■ **Provided data**
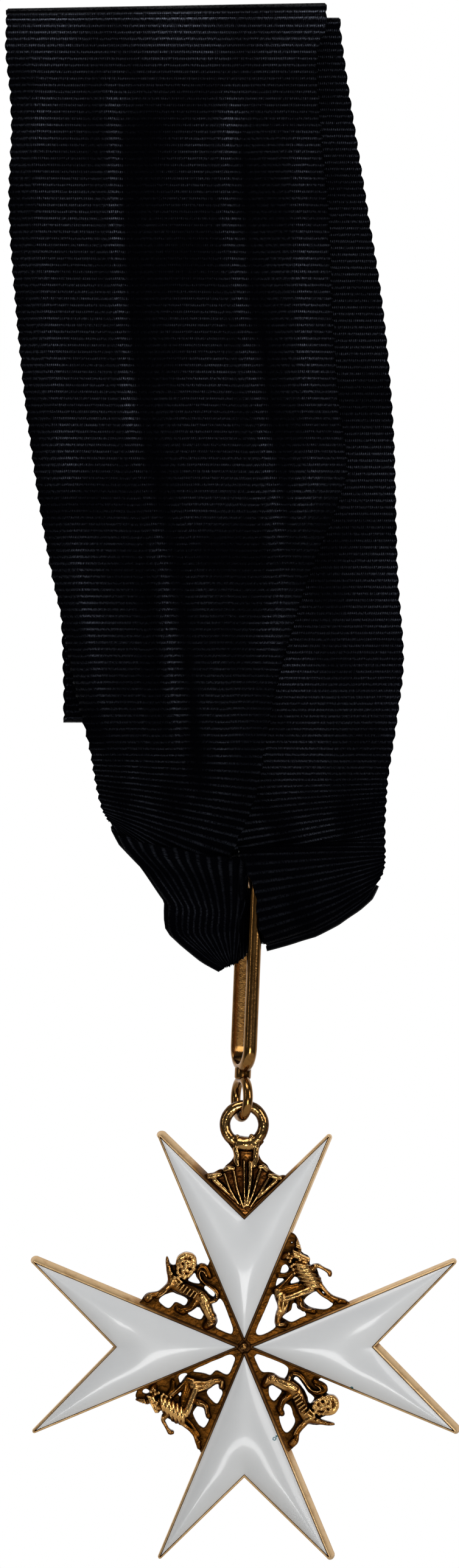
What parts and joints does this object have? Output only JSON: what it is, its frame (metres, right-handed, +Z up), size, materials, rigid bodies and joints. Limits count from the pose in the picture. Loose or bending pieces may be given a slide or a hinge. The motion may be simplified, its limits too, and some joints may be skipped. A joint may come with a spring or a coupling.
{
  "type": "order insignia",
  "caption": "White-enamelled cross with forked arms in gilt metal, lions and unicorns in its angles, hung by a long bail from a folded black ribbed neck ribbon.",
  "frame": {"origin": "underside of the ribbon's inner top fold at mid width, where a thin rod holds it", "axes": "+X to the viewer's right, -Y towards the viewer who sees the enamelled front, +Z up"},
  "size_m": [0.0712, 0.0091, 0.2452],
  "materials": {
    "gilt": "fire-gilt silver, worn bright on rims",
    "white_enamel": "polished vitreous enamel",
    "black_silk": "ribbed silk, nearly black"
  },
  "bodies": {
    "hanger": {"bail": "gilt", "ribbon": "black_silk"},
    "pendant": {"cross": "gilt", "enamel_top": "white_enamel", "enamel_right": "white_enamel", "enamel_bottom": "white_enamel", "enamel_left": "white_enamel"}
  },
  "joints": [
    {"name": "pendant_swing", "type": "hinge", "parent": "hanger", "child": "pendant", "pos_m": [0.0116, -0.00145, -0.17035], "axis": [1, 0, 0], "range_deg": [-135, 135]}
  ]
}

■ **The request**
Pick out the lines that include the word "frame" and write them out.

■ **Output of the task**
What parts and joints does this object have? Output only JSON: what it is, its frame (metres, right-handed, +Z up), size, materials, rigid bodies and joints. Limits count from the pose in the picture. Loose or bending pieces may be given a slide or a hinge. The motion may be simplified, its limits too, and some joints may be skipped. A joint may come with a spring or a coupling.
  "frame": {"origin": "underside of the ribbon's inner top fold at mid width, where a thin rod holds it", "axes": "+X to the viewer's right, -Y towards the viewer who sees the enamelled front, +Z up"},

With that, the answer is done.